=== Given information ===
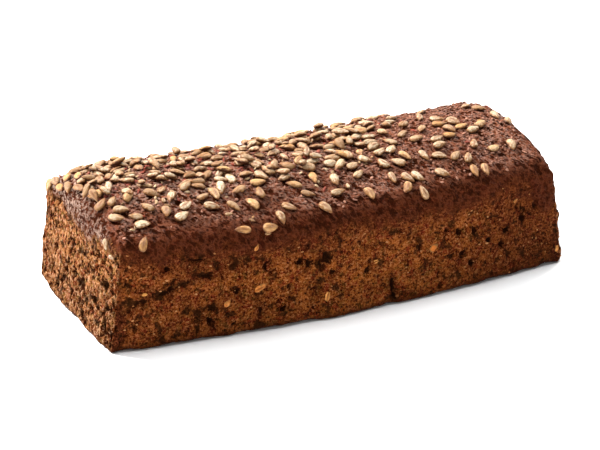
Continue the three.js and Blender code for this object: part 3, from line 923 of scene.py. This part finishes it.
class Recipe:
    """A procedural material, built node by node. Sizes are in millimetres, and colours from 0 to 255."""

    def __init__(self, name, roughness=0.5, specular=0.5):
        self.material = bpy.data.materials.new(name)
        self.material.use_nodes = True
        self.tree = self.material.node_tree
        self.shader = self.tree.nodes["Principled BSDF"].inputs
        self.feed(self.shader, {"Roughness": roughness, "Specular IOR Level": specular})
        self.place = self.add("TexCoord", {})["Object"]

    def feed(self, sockets, values):
        for key, value in values.items():
            socket = sockets[key]
            if isinstance(value, bpy.types.NodeSocket):
                self.tree.links.new(value, socket)
            else:
                socket.default_value = linear_colour(value) if socket.type == "RGBA" else value

    def add(self, kind, values, **settings):
        """A new node's outputs. The values are those of its inputs."""
        node = self.tree.nodes.new("ShaderNode" + kind)
        for key, value in settings.items():
            setattr(node, key, value)
        self.feed(node.inputs, values)
        return node.outputs

    def noise(self, size, detail=3, roughness=0.55, stretch=None, turn=FOLD_TURN):
        """Noise, drawn out in the turn's own X direction where it has a stretch."""
        place = self.place
        if stretch:
            drawn_out = {"Vector": place, "Rotation": turn.to_euler(), "Scale": (stretch, 1, 1)}
            place = self.add("Mapping", drawn_out, vector_type="TEXTURE")["Vector"]
        values = {"Vector": place, "Scale": 1 / (size * MM), "Detail": detail, "Roughness": roughness}
        return self.add("TexNoise", values)["Fac"]

    def streaks(self, across, along, draw, counts):
        """Noise in a thing's own two directions, with so many changes each way, and its own for each draw."""
        values = {0: self.times(across, counts[0]), 1: self.times(along, counts[1]), 2: self.times(draw, 100)}
        place = self.add("CombineXYZ", values)[0]
        return self.add("TexNoise", {"Vector": place, "Scale": 1, "Detail": 2})["Fac"]

    def attribute(self, name):
        return self.add("Attribute", {}, attribute_name=name)["Fac"]

    def math(self, operation, first, second=0.0):
        return self.add("Math", {0: first, 1: second}, operation=operation)[0]

    def times(self, first, second):
        return self.math("MULTIPLY", first, second)

    def between(self, value, low, high, bottom=0.0, top=1.0):
        """Goes smoothly from bottom to top while the value goes from low to high."""
        values = {"Value": value, "From Min": low, "From Max": high, "To Min": bottom, "To Max": top}
        return self.add("MapRange", values, interpolation_type="SMOOTHSTEP")["Result"]

    def between_two(self, share, first, second):
        """One number or another, by share."""
        return self.add("Mix", {0: share, 2: first, 3: second}, data_type="FLOAT")[0]

    def blend(self, share, first, second):
        """One colour or another, by share."""
        return self.add("Mix", {0: share, 6: first, 7: second}, data_type="RGBA")[2]

    def coated(self, colour, *coats):
        """The colour with further ones over it, each with its share."""
        for share, coat in coats:
            colour = self.blend(share, colour, coat)
        return colour

    def patches(self, size, low, high, most=1.0, detail=4, roughness=0.65):
        """The share of one colour in another, in ragged patches."""
        return self.between(self.noise(size, detail, roughness), low, high, 0, most)

    def bump(self, height, depth, **over):
        return self.add("Bump", {"Height": height, "Distance": depth * MM, **over})["Normal"]

    def finish(self, values):
        self.feed(self.shader, values)
        return self.material


def side_colour(recipe):
    """Brown crumb with maroon and olive patches, browned redder and darker towards the crust, with painted
    shade towards the ends and beside the corners.
    """
    tint = recipe.patches(6, 0.36, 0.64, detail=5, roughness=0.7)
    return recipe.coated(
        recipe.blend(tint, (96, 43, 14), (164, 90, 38)),
        (recipe.patches(4.6, 0.52, 0.62, 0.75), (122, 42, 20)),
        (recipe.patches(3.4, 0.54, 0.63, 0.7), (88, 62, 20)),
        # browning up the wall, and painted shade towards the ends and beside the corners
        (recipe.times(recipe.attribute("browning_and_shade"), 0.8), (64, 26, 14)),
    )


def end_colour(recipe):
    """Paler crumb, with reddish and olive patches, and painted shade low down."""
    tint = recipe.patches(4, 0.38, 0.6, roughness=0.55)
    return recipe.coated(
        recipe.blend(tint, (96, 46, 18), (156, 104, 62)),
        (recipe.patches(3.6, 0.53, 0.62, 0.7), (136, 60, 38)),
        (recipe.patches(3.0, 0.54, 0.64, 0.7), (120, 96, 48)),
        # painted shade low down
        (recipe.times(recipe.attribute("low"), 0.33), (62, 27, 6)),
    )


def crumb_colour(recipe, end, sponge):
    """The walls' open crumb, with painted shade in its pores and painted highlights on the thin walls between
    them.
    """
    side_rim_highlight = recipe.blend(recipe.attribute("browning_and_shade"), (194, 124, 76), (144, 78, 46))
    # painted highlights on the thin walls between the pores
    rim_highlights = recipe.times(recipe.between(sponge, 0.54, 0.62), recipe.between(end, 0, 1, 0.75, 0.6))
    pores = recipe.math("SUBTRACT", sponge, recipe.between(end, 0, 1, 0, 0.01))
    hollow_shade = recipe.math("ADD", recipe.attribute("cavity_shade"), recipe.between(sponge, 0.3, 0.7, 0.35, -0.35))
    crack_stain_and_shade = recipe.attribute("crack_stain_and_shade")
    stains = recipe.math("ADD", recipe.noise(5.4, detail=5), recipe.between(crack_stain_and_shade, 0, 1, 0, 0.08))
    return recipe.coated(
        recipe.blend(end, side_colour(recipe), end_colour(recipe)),
        (rim_highlights, recipe.blend(end, side_rim_highlight, (194, 152, 118))),
        # painted shade in the pores
        (recipe.between(pores, 0.47, 0.41), (34, 10, 1)),
        # painted shade in the hollows of the relief
        (recipe.between(hollow_shade, 0.2, 0.7, 0, 0.8), (38, 13, 2)),
        # painted shade beside the cracks
        (recipe.times(crack_stain_and_shade, 0.4), (50, 21, 8)),
        (recipe.between(stains, 0.55, 0.64, 0, 0.82), (32, 17, 5)),
        (recipe.times(recipe.attribute("foot"), 0.6), (58, 25, 9)),
        # painted shade down in the cracks and open holes
        (recipe.times(recipe.attribute("crack"), 0.8), (26, 12, 4)),
    )


def skin_colour(recipe, wrinkles, steep, shaded):
    """The baked crust: dark red-brown, with painted pinkish highlights on its ridges, painted pale glints,
    and painted shade in its dents and on its steep and front-facing slopes.
    """
    tint = recipe.patches(8, 0.36, 0.64, detail=5, roughness=0.7)
    # the share of a painted pinkish highlight on the ridges of the folds
    ridges = recipe.times(recipe.between(wrinkles, 0.5, 0.74), recipe.between(steep, 0, 1, 0.8, 0.6))
    grainy = recipe.times(recipe.patches(1.8, 0.46, 0.56), recipe.between(wrinkles, 0.4, 0.56))
    # painted shade in the hollows of the folds
    dent_shade = recipe.times(recipe.between(wrinkles, 0.48, 0.32), recipe.between(steep, 0, 1, 0.85, 0.6))
    return recipe.coated(
        recipe.blend(tint, (58, 21, 4), (94, 41, 18)),
        (recipe.patches(4, 0.54, 0.62, 0.5), (98, 34, 18)),
        (recipe.patches(3.2, 0.55, 0.63, 0.5), (122, 62, 26)),
        # painted highlight on the ridges, duller on steep slopes
        (ridges, recipe.blend(steep, (162, 100, 74), (150, 78, 48))),
        # painted pale glints on the grain
        (recipe.times(recipe.attribute("painted_glints"), grainy), (236, 200, 178)),
        (dent_shade, (34, 10, 0)),
        (recipe.times(shaded, 0.5), (40, 17, 9)),
    )


def folded_skin(recipe):
    """Height of the crust's fine folds, from 0 to 1: thin ridges, broken up by grain."""
    coarse = recipe.noise(4.6, detail=5, roughness=0.65, stretch=1.6)
    ridges = recipe.math("SUBTRACT", 1, recipe.math("ABSOLUTE", recipe.between(coarse, 0.3, 0.7, -1, 1)))
    grain = recipe.noise(1.5, detail=2, roughness=0.6, stretch=1.3)
    return recipe.between_two(0.48, ridges, grain)


def body_material():
    """Crumb on the walls and skin on the crust, which is glossy in patches where it is flat."""
    recipe = Recipe("rye_crust")
    recipe.shader["Specular Tint"].default_value = (1, 0.66, 0.56, 1)
    crust = recipe.attribute("crust")
    end = recipe.attribute("end")
    steep = recipe.attribute("steep")
    side_sponge = recipe.noise(1.25, detail=3, roughness=0.8)
    end_sponge = recipe.noise(1.7, detail=3, roughness=0.72, stretch=1.5, turn=UPRIGHT_TURN)
    sponge = recipe.between_two(end, side_sponge, end_sponge)
    wrinkles = folded_skin(recipe)
    shaded = recipe.math("MAXIMUM", steep, recipe.attribute("front_slope"))
    flat_crust = recipe.times(crust, recipe.between(shaded, 0, 1, 1, 0.25))
    glossy = recipe.times(flat_crust, recipe.between(recipe.noise(2.8), 0.42, 0.6))
    glaze = recipe.times(glossy, recipe.between(wrinkles, 0.38, 0.5))
    porous = recipe.bump(recipe.between_two(crust, sponge, 0.5), 2.5)
    wrinkled = recipe.times(crust, recipe.between(steep, 0, 1, 1, 0.9))
    skin = skin_colour(recipe, wrinkles, steep, shaded)
    return recipe.finish({
        "Base Color": recipe.blend(crust, crumb_colour(recipe, end, sponge), skin),
        "Normal": recipe.bump(recipe.between_two(wrinkled, 0.5, wrinkles), 3.8, Normal=porous),
        "Roughness": recipe.between(glaze, 0, 1, 0.85, 0.38),
        "Specular IOR Level": recipe.between(glaze, 0, 1, 0.02, 0.36),
    })


def kernel_material(name, dark, light, worn, roughness, specular):
    """A kernel: between two tones on top, with worn streaks, brown at its edges, partly from toasting and
    partly painted shade, darkest underneath with painted shade, and its crease darkened with painted shade.
    """
    recipe = Recipe(name, roughness, specular)
    tone = recipe.attribute("tone")
    along = recipe.attribute("tip")
    streaks = recipe.streaks(recipe.attribute("across"), along, tone, (4, 1.1))
    uneven = recipe.between(recipe.noise(2.5), 0.3, 0.7, -0.35, 0.35)
    rise = recipe.math("ADD", recipe.attribute("rise"), uneven)
    colour = recipe.coated(
        recipe.blend(tone, dark, light),
        (recipe.patches(1.3, 0.42, 0.66, 0.6, roughness=0.6), worn),
        (recipe.between(streaks, 0.5, 0.62, 0, 0.75), worn),
        (recipe.between(recipe.attribute("toast"), 0.74, 1, 0, 0.65), (198, 142, 72)),
        # brown lower sides: partly toasting, partly painted shade
        (recipe.between(rise, 0.8, 0.3), (138, 94, 50)),
        # painted shade underneath
        (recipe.between(rise, 0.34, -0.15), (78, 42, 15)),
        (recipe.between(along, 0.6, 1, 0, 0.6), (132, 78, 36)),
        # painted shade in the crease
        (recipe.attribute("crease"), (112, 62, 24)),
    )
    rough = recipe.bump(recipe.noise(1.2), 0.6)
    return recipe.finish({"Base Color": colour, "Normal": recipe.bump(streaks, 0.8, Normal=rough)})


def grain_material(name, settings):
    """Small grains: each has its own tone between two colours, mottled over its surface."""
    recipe = Recipe(name, settings["roughness"], settings["specular"])
    mottle = recipe.between(recipe.noise(1.1), 0.3, 0.7, 0, 0.3)
    share = recipe.math("ADD", recipe.times(recipe.attribute("tone"), 0.7), mottle)
    colour = recipe.blend(share, settings["dark"], settings["light"])
    return recipe.finish({"Base Color": colour, "Normal": recipe.bump(recipe.noise(0.6, detail=2), 0.12)})


# ---- the stage

CAMERA_AZIMUTH = -25.093
CAMERA_ELEVATION = 24.387
CAMERA_DISTANCE = 1629.5
CAMERA_TARGET = (0, PLAN_SHIFT, 32.667)
TARGET_RIGHT = -0.830  # how far right of and above that target the camera's axis passes
TARGET_UP = -4.751
LENS = 174.52
FAR_ENOUGH = 20  # metres that the camera sees
FLOOR_SIZE = 6  # metres
ROOM_BRIGHTNESS = 0.2
# Far-off soft lamps: where each stands, how many degrees wide it looks, its strength and its colour.
LAMPS = dict(
    top=((0, 0, 1), 32, 2.7, (0.97, 0.99, 1)),
    key=((-0.44, 0.6, 0.67), 12, 9.5, (1, 0.955, 0.925)),
    rim=((0.7, 0.5, 0.5), 12, 2.0, (1, 0.94, 0.88)),
    fill=((-0.5, -0.8, 0.4), 30, 0.35, (1, 1, 1)),
)


def make_camera():
    azimuth = math.radians(CAMERA_AZIMUTH)
    elevation = math.radians(CAMERA_ELEVATION)
    level = math.cos(elevation)
    back = Vector((math.sin(azimuth) * level, -math.cos(azimuth) * level, math.sin(elevation)))
    right = Vector((math.cos(azimuth), math.sin(azimuth), 0))
    up = back.cross(right)
    place = Vector(CAMERA_TARGET) + right * TARGET_RIGHT + up * TARGET_UP + back * CAMERA_DISTANCE
    data = bpy.data.cameras.new("camera")
    data.lens = LENS
    data.clip_end = FAR_ENOUGH
    camera = add_object("camera", data)
    camera.matrix_world = Matrix.Translation(place * MM) @ Matrix((right, up, back)).transposed().to_4x4()
    bpy.context.scene.camera = camera


def make_lamp(name, towards, width, strength, colour):
    data = bpy.data.lights.new(name, "SUN")
    data.angle = math.radians(width)
    data.energy = strength
    data.color = colour
    add_object(name, data).rotation_euler = Vector(towards).to_track_quat("Z", "Y").to_euler()


def make_world():
    """A dim white room. The camera sees it as bright as the floor."""
    world = bpy.data.worlds.new("studio")
    world.use_nodes = True
    tree = world.node_tree
    background = tree.nodes["Background"]
    background.inputs["Color"].default_value = (1, 1, 1, 1)
    seen = tree.nodes.new("ShaderNodeLightPath").outputs["Is Camera Ray"]
    brightness = tree.nodes.new("ShaderNodeMapRange")
    brightness.inputs["To Min"].default_value = ROOM_BRIGHTNESS
    tree.links.new(seen, brightness.inputs["Value"])
    tree.links.new(brightness.outputs["Result"], background.inputs["Strength"])
    bpy.context.scene.world = world


def make_floor():
    half = FLOOR_SIZE / 2
    corners = [(-half, -half, 0), (half, -half, 0), (half, half, 0), (-half, half, 0)]
    mesh = bpy.data.meshes.new("floor")
    mesh.from_pydata(corners, [], [(0, 1, 2, 3)])
    recipe = Recipe("floor_white", roughness=0.9, specular=0)
    mesh.materials.append(recipe.finish({"Base Color": (255, 255, 255)}))
    floor = add_object("floor", mesh)


# ---- everything together


def make_body(material):
    """The body's piece. Gives its points, the form's normals there, and how far each belongs to the crust."""
    grid, faces, rim = box_shell()
    smooth = body_points(grid)
    normals = outward_at(smooth)
    points, attributes = relieved(smooth, normals)
    make_piece("loaf_crust", points, faces.tolist() + [rim.tolist()], attributes, material, "crust")
    return points, normals, attributes["crust"]


def make_small_things(points, normals, crust):
    """Grains all over the crust, flakes and chips among its kernels, and specks in the walls."""
    x, y, _ = points.T
    upward = np.clip(normals[:, 2], 0, 1)
    among_kernels = np.where(upward > 0.85, crust, 0) * scatter_at(x, y - PLAN_SHIFT + bow_at(x))
    towards_back = smoothstep(y, -30, 20) + 0.15
    things = {
        "crust_grains": (crust * (0.003 + upward**20), GRAINS),
        "bran_flakes": (among_kernels * towards_back, FLAKES),
        "kernel_chips": (among_kernels, CHIPS),
        "wall_specks": ((1 - crust) * (normals[:, 2] > -0.5), SPECKS),
    }
    for name, (weights, settings) in things.items():
        make_scattered(name, points, normals, weights, settings)


make_camera()
bpy.context.scene.view_settings.view_transform = "Standard"
make_world()
for lamp_name, lamp in LAMPS.items():
    make_lamp(lamp_name, *lamp)
make_floor()

body = make_body(body_material())
make_kernels(kernel_material("sunflower_kernel", (150, 111, 71), (211, 193, 163), (142, 106, 67), 0.5, 0.35))
make_wall_kernels(kernel_material("baked_kernel", (196, 112, 46), (240, 168, 92), (184, 98, 38), 0.7, 0.1))
make_small_things(*body)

=== Set task ===
Using the data above, restate word for word the lines from its opening line through the line that contains "socket.default_value = linear_colour(value)", and no more.

=== Output ===
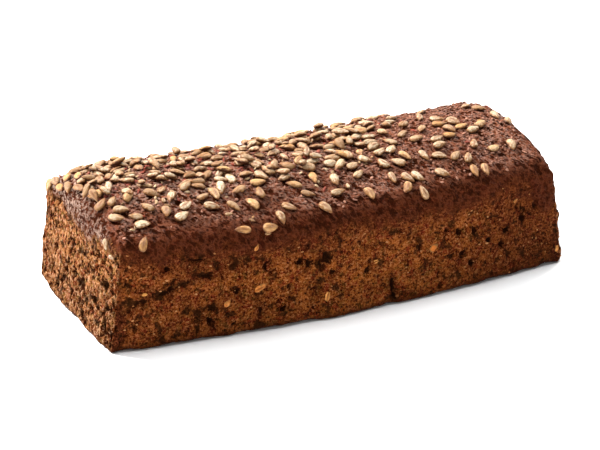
Continue the three.js and Blender code for this object: part 3, from line 923 of scene.py. This part finishes it.
class Recipe:
    """A procedural material, built node by node. Sizes are in millimetres, and colours from 0 to 255."""

    def __init__(self, name, roughness=0.5, specular=0.5):
        self.material = bpy.data.materials.new(name)
        self.material.use_nodes = True
        self.tree = self.material.node_tree
        self.shader = self.tree.nodes["Principled BSDF"].inputs
        self.feed(self.shader, {"Roughness": roughness, "Specular IOR Level": specular})
        self.place = self.add("TexCoord", {})["Object"]

    def feed(self, sockets, values):
        for key, value in values.items():
            socket = sockets[key]
            if isinstance(value, bpy.types.NodeSocket):
                self.tree.links.new(value, socket)
            else:
                socket.default_value = linear_colour(value) if socket.type == "RGBA" else value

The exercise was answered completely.